Encourage your kids to save
Even when your little one is still toddling around bumping into things, a lot of people tell me that they grow up real fast. And by the time they go to school and learning some basic maths, they will also be able to start working out how to use money. Help them. Start by putting any birthday money into a high-interest, long-term savings account – and make sure you leave it there! Once they can work out the difference between a dollar and a cent, you can teach them how banks work by using a piggy bank – and let them see their money ‘grow’ by you paying them ‘interest’ for saving. And by the time they are getting pocket money, encourage them to put a dollar or two in the real bank every month, getting them in the habit of saving by themselves. Don’t forget that schools don’t really teach kids about money – it’s all down to you.

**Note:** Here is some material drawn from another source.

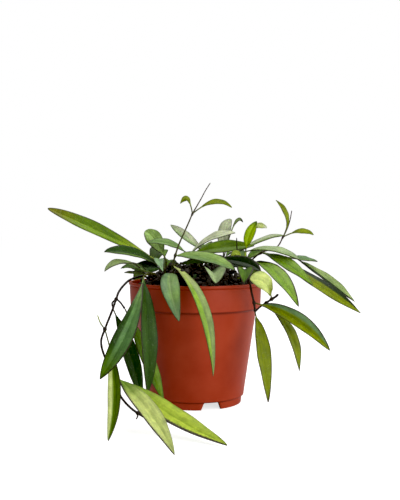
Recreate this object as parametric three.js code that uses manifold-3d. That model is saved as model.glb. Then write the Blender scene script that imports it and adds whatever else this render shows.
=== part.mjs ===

And a financial education is one of the best investments you can make for them to ensure they are savvy enough to cope with the demands of the modern world when they get older.
Set up a trust fund
Finally, consider setting up a trust fund for your little one. A lot of people think these type of tools are only for the wealthy, but that’s not right – anyone can open one. They are, however, very complex financial tools that may need the help of an accountant to arrange. Trust funds are generally seen as ‘safe havens’ for any assets that you might have, that you are willing to hand over to your kids – and it will also keep them safe, out of the hands of creditors in the event you end up bankrupt. Which, let’s face it, is not beyond the realms of possibility when you consider the cost of raising a child! Ultimately, you act as a trustee, while your child is a beneficiary, and the trust fund opens up to them at a given point in their life – an 18th or 21st birthday, for example. There are a few different options, including a family/discretionary trust, a unit/fixed trust, and a hybrid trust. While there are slight differences between each of them, they are relatively easy to set up.
OK, so there you have it – a few ideas for you to save money for your kids. It can seem overwhelming when you feel like you can’t afford to save, but it is one of the most important things you can do for your little ones. Good luck!